**Exercise directions**
Write out all of the lines below, exactly and completely.
◇ ◇ ◇ ◇ ◇ ◇ ◇
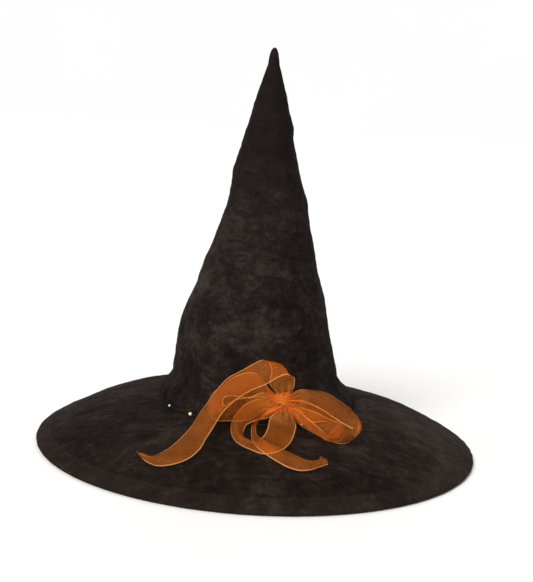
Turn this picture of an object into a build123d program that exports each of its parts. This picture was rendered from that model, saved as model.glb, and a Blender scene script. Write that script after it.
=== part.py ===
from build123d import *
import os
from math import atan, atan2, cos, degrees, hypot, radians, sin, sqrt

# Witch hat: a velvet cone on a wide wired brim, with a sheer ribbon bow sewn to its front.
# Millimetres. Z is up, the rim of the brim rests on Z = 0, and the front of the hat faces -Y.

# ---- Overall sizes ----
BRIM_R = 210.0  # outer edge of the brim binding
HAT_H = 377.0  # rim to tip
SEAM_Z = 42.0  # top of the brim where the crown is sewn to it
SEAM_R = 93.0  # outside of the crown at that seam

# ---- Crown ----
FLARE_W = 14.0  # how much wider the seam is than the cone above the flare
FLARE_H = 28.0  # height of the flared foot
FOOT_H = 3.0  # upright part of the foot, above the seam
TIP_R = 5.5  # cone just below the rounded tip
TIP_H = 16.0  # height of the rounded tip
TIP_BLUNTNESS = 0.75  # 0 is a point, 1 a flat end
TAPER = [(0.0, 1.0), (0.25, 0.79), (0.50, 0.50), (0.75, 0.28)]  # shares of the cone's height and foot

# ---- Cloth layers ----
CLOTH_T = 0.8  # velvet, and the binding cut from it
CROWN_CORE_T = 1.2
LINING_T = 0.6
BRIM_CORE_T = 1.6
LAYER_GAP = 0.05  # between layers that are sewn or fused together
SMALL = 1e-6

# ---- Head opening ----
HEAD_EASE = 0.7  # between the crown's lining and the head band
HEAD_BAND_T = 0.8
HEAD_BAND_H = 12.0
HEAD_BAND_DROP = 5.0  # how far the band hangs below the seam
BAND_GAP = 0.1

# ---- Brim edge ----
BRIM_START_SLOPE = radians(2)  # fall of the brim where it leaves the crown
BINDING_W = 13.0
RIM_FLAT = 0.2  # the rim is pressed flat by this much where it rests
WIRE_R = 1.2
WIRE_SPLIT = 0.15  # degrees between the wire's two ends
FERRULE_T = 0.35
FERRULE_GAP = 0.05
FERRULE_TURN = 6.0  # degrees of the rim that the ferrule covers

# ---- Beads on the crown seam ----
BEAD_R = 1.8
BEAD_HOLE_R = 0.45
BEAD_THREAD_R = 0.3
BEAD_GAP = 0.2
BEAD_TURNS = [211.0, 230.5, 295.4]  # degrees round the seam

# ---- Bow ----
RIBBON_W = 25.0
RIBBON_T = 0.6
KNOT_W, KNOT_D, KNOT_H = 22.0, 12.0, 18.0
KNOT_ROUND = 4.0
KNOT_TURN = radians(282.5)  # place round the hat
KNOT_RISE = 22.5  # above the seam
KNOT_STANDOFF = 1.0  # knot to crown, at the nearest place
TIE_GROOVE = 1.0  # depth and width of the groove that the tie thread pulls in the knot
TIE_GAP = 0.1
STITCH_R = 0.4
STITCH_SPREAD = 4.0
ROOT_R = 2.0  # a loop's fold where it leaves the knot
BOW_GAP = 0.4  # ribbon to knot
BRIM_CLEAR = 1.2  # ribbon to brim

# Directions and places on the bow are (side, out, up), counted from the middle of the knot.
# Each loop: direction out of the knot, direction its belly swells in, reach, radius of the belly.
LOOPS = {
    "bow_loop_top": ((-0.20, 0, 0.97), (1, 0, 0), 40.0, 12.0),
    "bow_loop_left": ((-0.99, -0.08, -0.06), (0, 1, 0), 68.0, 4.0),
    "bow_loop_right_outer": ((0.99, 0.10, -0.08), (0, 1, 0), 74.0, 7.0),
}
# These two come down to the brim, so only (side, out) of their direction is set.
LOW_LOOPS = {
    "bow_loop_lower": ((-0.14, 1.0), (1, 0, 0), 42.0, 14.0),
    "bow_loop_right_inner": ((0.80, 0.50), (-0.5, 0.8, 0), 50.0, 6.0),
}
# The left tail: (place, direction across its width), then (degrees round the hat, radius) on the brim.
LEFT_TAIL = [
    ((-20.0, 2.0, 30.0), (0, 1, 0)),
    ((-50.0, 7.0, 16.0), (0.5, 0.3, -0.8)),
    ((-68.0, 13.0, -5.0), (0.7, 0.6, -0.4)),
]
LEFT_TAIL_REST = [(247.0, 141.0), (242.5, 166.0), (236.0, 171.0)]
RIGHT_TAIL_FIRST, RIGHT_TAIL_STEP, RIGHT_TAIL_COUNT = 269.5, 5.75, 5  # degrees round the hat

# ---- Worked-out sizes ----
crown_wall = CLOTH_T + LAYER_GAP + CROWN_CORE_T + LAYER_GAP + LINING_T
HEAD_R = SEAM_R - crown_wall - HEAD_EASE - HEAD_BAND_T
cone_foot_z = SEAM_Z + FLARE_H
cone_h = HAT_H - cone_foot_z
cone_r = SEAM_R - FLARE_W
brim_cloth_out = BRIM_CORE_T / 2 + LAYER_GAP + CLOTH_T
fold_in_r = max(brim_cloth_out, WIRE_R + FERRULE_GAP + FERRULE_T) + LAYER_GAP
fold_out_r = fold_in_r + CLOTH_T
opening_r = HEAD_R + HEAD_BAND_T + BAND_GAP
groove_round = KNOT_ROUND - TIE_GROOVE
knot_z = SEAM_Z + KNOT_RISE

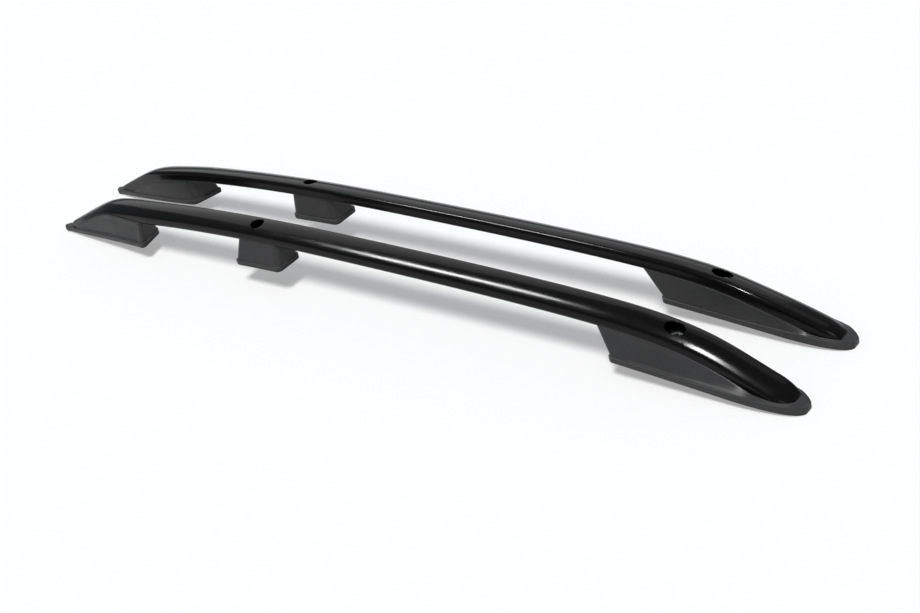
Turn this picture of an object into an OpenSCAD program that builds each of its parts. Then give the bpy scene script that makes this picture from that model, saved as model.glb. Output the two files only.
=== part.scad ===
◇ ◇ ◇ ◇ ◇ ◇ ◇
**Answer for this exercise**
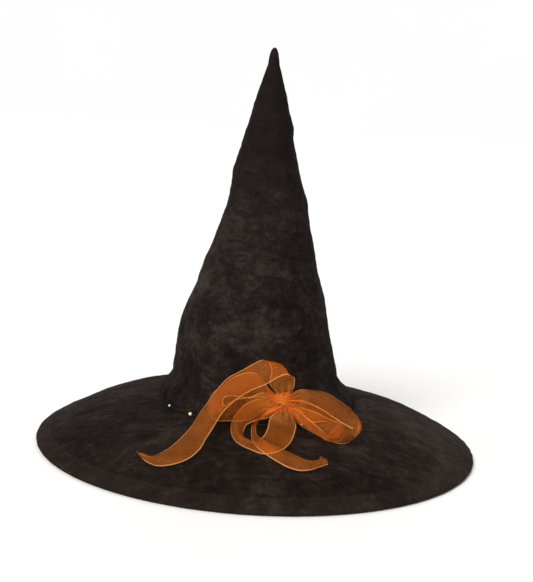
Turn this picture of an object into a build123d program that exports each of its parts. This picture was rendered from that model, saved as model.glb, and a Blender scene script. Write that script after it.
=== part.py ===
from build123d import *
import os
from math import atan, atan2, cos, degrees, hypot, radians, sin, sqrt

# Witch hat: a velvet cone on a wide wired brim, with a sheer ribbon bow sewn to its front.
# Millimetres. Z is up, the rim of the brim rests on Z = 0, and the front of the hat faces -Y.

# ---- Overall sizes ----
BRIM_R = 210.0  # outer edge of the brim binding
HAT_H = 377.0  # rim to tip
SEAM_Z = 42.0  # top of the brim where the crown is sewn to it
SEAM_R = 93.0  # outside of the crown at that seam

# ---- Crown ----
FLARE_W = 14.0  # how much wider the seam is than the cone above the flare
FLARE_H = 28.0  # height of the flared foot
FOOT_H = 3.0  # upright part of the foot, above the seam
TIP_R = 5.5  # cone just below the rounded tip
TIP_H = 16.0  # height of the rounded tip
TIP_BLUNTNESS = 0.75  # 0 is a point, 1 a flat end
TAPER = [(0.0, 1.0), (0.25, 0.79), (0.50, 0.50), (0.75, 0.28)]  # shares of the cone's height and foot

# ---- Cloth layers ----
CLOTH_T = 0.8  # velvet, and the binding cut from it
CROWN_CORE_T = 1.2
LINING_T = 0.6
BRIM_CORE_T = 1.6
LAYER_GAP = 0.05  # between layers that are sewn or fused together
SMALL = 1e-6

# ---- Head opening ----
HEAD_EASE = 0.7  # between the crown's lining and the head band
HEAD_BAND_T = 0.8
HEAD_BAND_H = 12.0
HEAD_BAND_DROP = 5.0  # how far the band hangs below the seam
BAND_GAP = 0.1

# ---- Brim edge ----
BRIM_START_SLOPE = radians(2)  # fall of the brim where it leaves the crown
BINDING_W = 13.0
RIM_FLAT = 0.2  # the rim is pressed flat by this much where it rests
WIRE_R = 1.2
WIRE_SPLIT = 0.15  # degrees between the wire's two ends
FERRULE_T = 0.35
FERRULE_GAP = 0.05
FERRULE_TURN = 6.0  # degrees of the rim that the ferrule covers

# ---- Beads on the crown seam ----
BEAD_R = 1.8
BEAD_HOLE_R = 0.45
BEAD_THREAD_R = 0.3
BEAD_GAP = 0.2
BEAD_TURNS = [211.0, 230.5, 295.4]  # degrees round the seam

# ---- Bow ----
RIBBON_W = 25.0
RIBBON_T = 0.6
KNOT_W, KNOT_D, KNOT_H = 22.0, 12.0, 18.0
KNOT_ROUND = 4.0
KNOT_TURN = radians(282.5)  # place round the hat
KNOT_RISE = 22.5  # above the seam
KNOT_STANDOFF = 1.0  # knot to crown, at the nearest place
TIE_GROOVE = 1.0  # depth and width of the groove that the tie thread pulls in the knot
TIE_GAP = 0.1
STITCH_R = 0.4
STITCH_SPREAD = 4.0
ROOT_R = 2.0  # a loop's fold where it leaves the knot
BOW_GAP = 0.4  # ribbon to knot
BRIM_CLEAR = 1.2  # ribbon to brim

# Directions and places on the bow are (side, out, up), counted from the middle of the knot.
# Each loop: direction out of the knot, direction its belly swells in, reach, radius of the belly.
LOOPS = {
    "bow_loop_top": ((-0.20, 0, 0.97), (1, 0, 0), 40.0, 12.0),
    "bow_loop_left": ((-0.99, -0.08, -0.06), (0, 1, 0), 68.0, 4.0),
    "bow_loop_right_outer": ((0.99, 0.10, -0.08), (0, 1, 0), 74.0, 7.0),
}
# These two come down to the brim, so only (side, out) of their direction is set.
LOW_LOOPS = {
    "bow_loop_lower": ((-0.14, 1.0), (1, 0, 0), 42.0, 14.0),
    "bow_loop_right_inner": ((0.80, 0.50), (-0.5, 0.8, 0), 50.0, 6.0),
}
# The left tail: (place, direction across its width), then (degrees round the hat, radius) on the brim.
LEFT_TAIL = [
    ((-20.0, 2.0, 30.0), (0, 1, 0)),
    ((-50.0, 7.0, 16.0), (0.5, 0.3, -0.8)),
    ((-68.0, 13.0, -5.0), (0.7, 0.6, -0.4)),
]
LEFT_TAIL_REST = [(247.0, 141.0), (242.5, 166.0), (236.0, 171.0)]
RIGHT_TAIL_FIRST, RIGHT_TAIL_STEP, RIGHT_TAIL_COUNT = 269.5, 5.75, 5  # degrees round the hat

# ---- Worked-out sizes ----
crown_wall = CLOTH_T + LAYER_GAP + CROWN_CORE_T + LAYER_GAP + LINING_T
HEAD_R = SEAM_R - crown_wall - HEAD_EASE - HEAD_BAND_T
cone_foot_z = SEAM_Z + FLARE_H
cone_h = HAT_H - cone_foot_z
cone_r = SEAM_R - FLARE_W
brim_cloth_out = BRIM_CORE_T / 2 + LAYER_GAP + CLOTH_T
fold_in_r = max(brim_cloth_out, WIRE_R + FERRULE_GAP + FERRULE_T) + LAYER_GAP
fold_out_r = fold_in_r + CLOTH_T
opening_r = HEAD_R + HEAD_BAND_T + BAND_GAP
groove_round = KNOT_ROUND - TIE_GROOVE
knot_z = SEAM_Z + KNOT_RISE

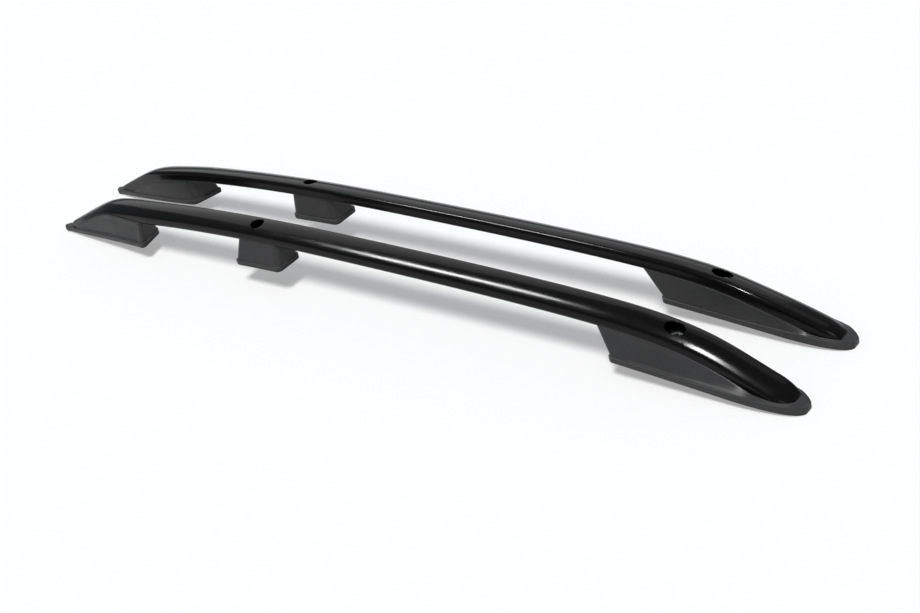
Turn this picture of an object into an OpenSCAD program that builds each of its parts. Then give the bpy scene script that makes this picture from that model, saved as model.glb. Output the two files only.
=== part.scad ===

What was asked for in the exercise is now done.